The international instruments described above have significant influence on domestic approaches to privacy.  Work on domestic privacy frameworks is likewise underway across the globe, from Australia to Brazil to China to the United States.


While national laws share many of the same core principles, links among countries in the same region can influence domestic approaches. For example, work on privacy laws in Latin America is intensifying – new legislation in Mexico is one example – suggesting an increasing focus on privacy in the region. 


Given the international character of personal data flows, the need for international coordination on privacy issues has been acknowledged since at least since the 1970s, when the OECD developed Guidelines on the Protection of Privacy and Transborder Flows of Personal Data that just marked their anniversary of the OECD Guidelines for the Protection of Privacy and Transborder Data Flows.  Recent technology trends and organisational practices have accentuated the cross-border dimension of privacy issues and the corresponding need for a truly global dialogue.

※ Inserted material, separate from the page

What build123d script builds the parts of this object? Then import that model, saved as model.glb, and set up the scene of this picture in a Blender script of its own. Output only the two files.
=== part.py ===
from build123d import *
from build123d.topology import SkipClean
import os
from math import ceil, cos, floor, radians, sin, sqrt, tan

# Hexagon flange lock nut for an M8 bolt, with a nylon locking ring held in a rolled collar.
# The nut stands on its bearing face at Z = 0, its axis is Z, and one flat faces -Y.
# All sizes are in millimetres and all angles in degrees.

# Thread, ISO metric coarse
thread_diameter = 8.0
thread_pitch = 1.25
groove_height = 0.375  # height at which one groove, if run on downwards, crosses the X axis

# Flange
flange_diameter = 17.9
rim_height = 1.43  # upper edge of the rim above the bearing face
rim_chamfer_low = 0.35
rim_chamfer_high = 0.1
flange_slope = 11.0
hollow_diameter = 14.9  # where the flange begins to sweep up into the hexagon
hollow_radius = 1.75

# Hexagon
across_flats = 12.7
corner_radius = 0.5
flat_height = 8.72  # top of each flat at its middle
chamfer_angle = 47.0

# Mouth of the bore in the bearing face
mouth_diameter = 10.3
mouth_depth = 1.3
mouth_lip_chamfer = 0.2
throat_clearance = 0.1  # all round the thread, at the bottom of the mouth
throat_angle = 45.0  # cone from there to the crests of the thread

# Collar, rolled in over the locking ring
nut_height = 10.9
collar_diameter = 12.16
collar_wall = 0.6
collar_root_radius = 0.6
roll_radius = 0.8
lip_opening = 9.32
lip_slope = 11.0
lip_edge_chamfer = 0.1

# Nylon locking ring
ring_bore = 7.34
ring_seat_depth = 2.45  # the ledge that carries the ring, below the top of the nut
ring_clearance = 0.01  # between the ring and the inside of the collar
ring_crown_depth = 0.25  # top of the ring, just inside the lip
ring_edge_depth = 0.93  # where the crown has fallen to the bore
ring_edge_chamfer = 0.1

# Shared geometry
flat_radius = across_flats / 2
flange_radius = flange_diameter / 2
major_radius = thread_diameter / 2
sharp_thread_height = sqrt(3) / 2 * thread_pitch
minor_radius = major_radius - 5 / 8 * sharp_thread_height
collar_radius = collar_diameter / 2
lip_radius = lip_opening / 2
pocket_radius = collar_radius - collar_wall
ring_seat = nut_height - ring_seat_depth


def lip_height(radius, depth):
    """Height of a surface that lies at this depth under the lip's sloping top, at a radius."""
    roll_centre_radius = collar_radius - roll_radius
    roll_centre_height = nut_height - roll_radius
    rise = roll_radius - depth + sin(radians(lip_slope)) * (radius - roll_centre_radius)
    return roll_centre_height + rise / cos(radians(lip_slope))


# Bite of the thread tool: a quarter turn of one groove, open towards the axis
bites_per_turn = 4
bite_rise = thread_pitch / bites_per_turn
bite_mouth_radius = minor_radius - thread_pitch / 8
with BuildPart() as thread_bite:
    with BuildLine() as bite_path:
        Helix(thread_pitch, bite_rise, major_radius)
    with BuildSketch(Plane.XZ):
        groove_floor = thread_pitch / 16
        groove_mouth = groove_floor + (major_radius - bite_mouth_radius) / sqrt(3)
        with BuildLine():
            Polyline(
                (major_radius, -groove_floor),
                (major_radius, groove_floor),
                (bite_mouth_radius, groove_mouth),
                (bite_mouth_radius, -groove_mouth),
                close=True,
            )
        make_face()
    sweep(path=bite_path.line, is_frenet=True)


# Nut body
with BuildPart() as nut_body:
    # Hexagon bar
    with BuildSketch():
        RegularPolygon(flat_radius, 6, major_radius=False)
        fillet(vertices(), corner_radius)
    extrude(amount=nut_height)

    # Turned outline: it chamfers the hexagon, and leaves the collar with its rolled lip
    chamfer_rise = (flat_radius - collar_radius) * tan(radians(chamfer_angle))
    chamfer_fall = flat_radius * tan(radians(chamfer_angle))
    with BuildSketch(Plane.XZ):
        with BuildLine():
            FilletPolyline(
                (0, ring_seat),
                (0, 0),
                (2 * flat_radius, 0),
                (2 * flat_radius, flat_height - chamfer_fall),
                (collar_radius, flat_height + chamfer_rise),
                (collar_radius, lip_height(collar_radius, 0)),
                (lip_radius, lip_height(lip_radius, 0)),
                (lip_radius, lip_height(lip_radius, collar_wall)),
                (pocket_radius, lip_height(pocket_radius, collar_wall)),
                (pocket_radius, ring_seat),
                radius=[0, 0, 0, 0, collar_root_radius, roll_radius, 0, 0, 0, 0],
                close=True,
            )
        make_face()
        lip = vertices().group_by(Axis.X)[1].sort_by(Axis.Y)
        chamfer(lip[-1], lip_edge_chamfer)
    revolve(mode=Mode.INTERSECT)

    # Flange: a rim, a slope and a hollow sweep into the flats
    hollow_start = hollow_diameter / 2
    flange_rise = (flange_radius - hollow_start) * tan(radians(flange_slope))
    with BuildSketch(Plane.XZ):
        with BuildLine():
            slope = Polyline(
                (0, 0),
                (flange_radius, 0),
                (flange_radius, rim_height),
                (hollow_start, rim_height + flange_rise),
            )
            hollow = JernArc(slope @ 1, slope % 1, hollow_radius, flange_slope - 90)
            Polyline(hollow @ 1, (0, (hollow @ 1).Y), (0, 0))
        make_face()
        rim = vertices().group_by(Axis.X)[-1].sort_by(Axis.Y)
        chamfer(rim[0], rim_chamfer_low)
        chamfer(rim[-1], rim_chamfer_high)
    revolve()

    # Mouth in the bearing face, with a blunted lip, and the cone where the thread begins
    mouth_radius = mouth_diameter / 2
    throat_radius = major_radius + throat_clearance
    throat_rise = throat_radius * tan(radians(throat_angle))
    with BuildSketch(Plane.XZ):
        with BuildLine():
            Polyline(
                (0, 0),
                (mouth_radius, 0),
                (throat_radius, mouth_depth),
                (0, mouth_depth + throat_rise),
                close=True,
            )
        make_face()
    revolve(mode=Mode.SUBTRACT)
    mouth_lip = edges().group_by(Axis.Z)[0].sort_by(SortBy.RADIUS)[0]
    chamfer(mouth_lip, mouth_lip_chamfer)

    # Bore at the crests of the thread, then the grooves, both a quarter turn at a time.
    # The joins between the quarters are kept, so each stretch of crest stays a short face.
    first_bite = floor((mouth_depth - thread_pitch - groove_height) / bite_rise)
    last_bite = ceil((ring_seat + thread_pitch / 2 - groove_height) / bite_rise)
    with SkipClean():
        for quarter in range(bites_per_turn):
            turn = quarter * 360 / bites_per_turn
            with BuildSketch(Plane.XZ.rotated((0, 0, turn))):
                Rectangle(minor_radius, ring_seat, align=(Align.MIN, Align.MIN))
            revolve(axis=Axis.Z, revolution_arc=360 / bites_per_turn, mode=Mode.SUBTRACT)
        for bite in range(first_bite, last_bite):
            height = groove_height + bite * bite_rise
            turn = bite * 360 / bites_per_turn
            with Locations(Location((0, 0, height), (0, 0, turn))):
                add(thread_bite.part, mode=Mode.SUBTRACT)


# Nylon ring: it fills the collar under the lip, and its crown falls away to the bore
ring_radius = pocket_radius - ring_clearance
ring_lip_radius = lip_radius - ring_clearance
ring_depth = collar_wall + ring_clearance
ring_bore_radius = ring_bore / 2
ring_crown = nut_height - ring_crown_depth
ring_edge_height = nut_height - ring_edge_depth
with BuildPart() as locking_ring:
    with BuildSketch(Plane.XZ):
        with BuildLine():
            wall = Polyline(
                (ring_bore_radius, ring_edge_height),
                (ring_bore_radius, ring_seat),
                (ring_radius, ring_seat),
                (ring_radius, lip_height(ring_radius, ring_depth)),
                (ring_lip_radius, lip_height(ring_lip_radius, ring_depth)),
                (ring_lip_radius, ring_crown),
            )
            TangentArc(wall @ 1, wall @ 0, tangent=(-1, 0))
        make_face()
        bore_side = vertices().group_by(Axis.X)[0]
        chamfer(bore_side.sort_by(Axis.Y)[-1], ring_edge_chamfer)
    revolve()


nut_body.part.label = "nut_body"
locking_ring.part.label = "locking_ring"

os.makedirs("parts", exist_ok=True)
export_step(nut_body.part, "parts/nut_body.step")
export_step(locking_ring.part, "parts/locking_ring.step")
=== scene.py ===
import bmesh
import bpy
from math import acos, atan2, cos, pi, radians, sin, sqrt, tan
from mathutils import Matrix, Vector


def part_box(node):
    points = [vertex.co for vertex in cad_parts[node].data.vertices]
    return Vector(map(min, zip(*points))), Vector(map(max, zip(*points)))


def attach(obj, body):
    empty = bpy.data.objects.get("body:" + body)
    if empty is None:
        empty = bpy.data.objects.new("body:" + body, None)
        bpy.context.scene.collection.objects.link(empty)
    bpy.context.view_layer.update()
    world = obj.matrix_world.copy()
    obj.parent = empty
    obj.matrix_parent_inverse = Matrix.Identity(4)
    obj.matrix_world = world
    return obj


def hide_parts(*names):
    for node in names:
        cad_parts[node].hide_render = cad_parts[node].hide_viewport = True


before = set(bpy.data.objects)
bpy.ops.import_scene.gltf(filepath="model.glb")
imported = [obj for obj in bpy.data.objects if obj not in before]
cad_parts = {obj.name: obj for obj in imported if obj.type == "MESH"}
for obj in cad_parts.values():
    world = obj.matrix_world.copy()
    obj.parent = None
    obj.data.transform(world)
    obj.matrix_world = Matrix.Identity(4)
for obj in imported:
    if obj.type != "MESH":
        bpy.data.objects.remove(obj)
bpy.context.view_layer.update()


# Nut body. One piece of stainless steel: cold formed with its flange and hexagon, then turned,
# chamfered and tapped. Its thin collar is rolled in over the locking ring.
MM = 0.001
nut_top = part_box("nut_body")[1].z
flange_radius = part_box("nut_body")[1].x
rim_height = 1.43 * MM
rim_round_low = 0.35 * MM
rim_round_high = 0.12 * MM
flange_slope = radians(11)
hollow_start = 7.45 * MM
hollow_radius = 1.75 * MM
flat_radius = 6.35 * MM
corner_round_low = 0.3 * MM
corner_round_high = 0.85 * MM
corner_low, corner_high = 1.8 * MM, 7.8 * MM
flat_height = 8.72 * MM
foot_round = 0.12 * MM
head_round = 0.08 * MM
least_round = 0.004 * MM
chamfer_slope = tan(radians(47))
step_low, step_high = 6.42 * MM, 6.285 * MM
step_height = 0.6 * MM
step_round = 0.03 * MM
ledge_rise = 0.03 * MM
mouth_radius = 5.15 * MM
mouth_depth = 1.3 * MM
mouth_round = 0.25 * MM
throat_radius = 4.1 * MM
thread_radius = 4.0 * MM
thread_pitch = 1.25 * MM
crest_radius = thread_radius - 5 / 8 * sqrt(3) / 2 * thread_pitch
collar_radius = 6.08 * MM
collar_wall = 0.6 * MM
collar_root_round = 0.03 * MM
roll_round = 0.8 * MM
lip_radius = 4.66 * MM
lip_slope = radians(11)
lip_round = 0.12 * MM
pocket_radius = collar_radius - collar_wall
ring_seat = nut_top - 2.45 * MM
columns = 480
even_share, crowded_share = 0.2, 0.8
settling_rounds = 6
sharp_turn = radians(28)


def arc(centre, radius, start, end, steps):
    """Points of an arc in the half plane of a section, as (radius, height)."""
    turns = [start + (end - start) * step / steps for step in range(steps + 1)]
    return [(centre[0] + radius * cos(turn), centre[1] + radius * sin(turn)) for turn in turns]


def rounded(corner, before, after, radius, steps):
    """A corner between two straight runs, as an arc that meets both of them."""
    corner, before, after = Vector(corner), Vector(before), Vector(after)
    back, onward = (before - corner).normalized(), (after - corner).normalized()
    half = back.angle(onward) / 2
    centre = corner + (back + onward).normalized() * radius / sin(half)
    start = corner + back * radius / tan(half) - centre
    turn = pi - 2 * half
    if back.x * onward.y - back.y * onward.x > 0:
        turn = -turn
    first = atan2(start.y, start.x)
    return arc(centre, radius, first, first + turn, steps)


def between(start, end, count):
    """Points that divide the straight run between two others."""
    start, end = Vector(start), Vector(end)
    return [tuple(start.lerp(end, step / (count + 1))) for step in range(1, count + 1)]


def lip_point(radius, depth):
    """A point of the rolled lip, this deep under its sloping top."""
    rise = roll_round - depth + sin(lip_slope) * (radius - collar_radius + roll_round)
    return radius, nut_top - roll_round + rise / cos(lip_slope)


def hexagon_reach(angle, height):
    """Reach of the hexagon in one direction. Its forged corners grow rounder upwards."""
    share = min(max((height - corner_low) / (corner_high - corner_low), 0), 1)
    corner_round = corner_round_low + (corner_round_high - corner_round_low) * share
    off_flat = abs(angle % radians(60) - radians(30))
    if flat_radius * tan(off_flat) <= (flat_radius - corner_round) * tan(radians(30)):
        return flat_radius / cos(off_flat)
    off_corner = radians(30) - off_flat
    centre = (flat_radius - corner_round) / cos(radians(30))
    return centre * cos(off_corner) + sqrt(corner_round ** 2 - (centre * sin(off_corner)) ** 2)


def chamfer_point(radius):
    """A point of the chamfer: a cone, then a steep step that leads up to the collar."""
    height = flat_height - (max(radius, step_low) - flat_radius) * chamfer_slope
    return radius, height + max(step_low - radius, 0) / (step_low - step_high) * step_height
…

The moment is opportune for bringing together the global privacy community to exchange information about progress being made and ideas about how best to ensure that the current initiatives are complementary.  

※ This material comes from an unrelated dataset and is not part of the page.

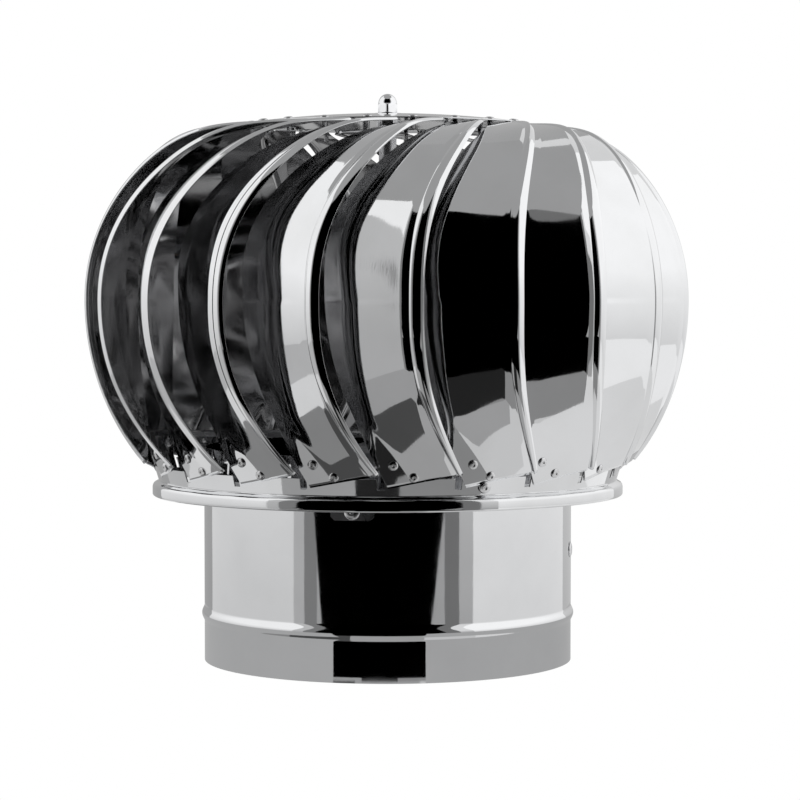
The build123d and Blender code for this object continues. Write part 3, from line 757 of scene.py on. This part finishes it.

In this context, this conference focused on the interoperability of privacy frameworks – “Current Developments in Privacy Frameworks: Towards Global Interoperability.”  Obtaining a better understanding of the commonalities and differences among various approaches to data protection can help in the move towards greater global interoperability. 


On the occasion of the conference the OECD released the Terms of Reference  for a review of its Privacy Guidelines. The Terms of Reference articulate a shared view among OECD members about key aspects of the current context for privacy protection and provide orientation for further work on the review



Hosted by the Ministry of the Economy of Mexico in conjunction with the Federal Institute for Access to Information and Data Protection, the OECD has organised this conference was held back-to-back with the 33rd International Conference of Data Protection and Privacy Commissioners.


Held at the Hilton Hotel in Mexico City, the conference brought together more than 350 government officials and privacy authorities, along with representatives of international organisations, business, civil society, the Internet technical community, academics, members of the press and public. Each of the main sessions was organised as a moderated panel discussion. The link to the conference website is:



Agenda (PDF version)


Opening Session

  • Jaqueline Peschard Mariscal, President Commissioner, Federal Institute for Access to Information and Data Protection, Mexico (Speech)
  • Angel Gurría, Secretary-General, OECD (Video in Spanish - Speech in English)
  • Lorenza Martínez Trigueros, Undersecretary of Industry and Commerce of the Mexican Ministry of Economy, México (Speech)
  • Bruno Ferrari García de Alba, Secretary of the Economy, Mexico (Speech)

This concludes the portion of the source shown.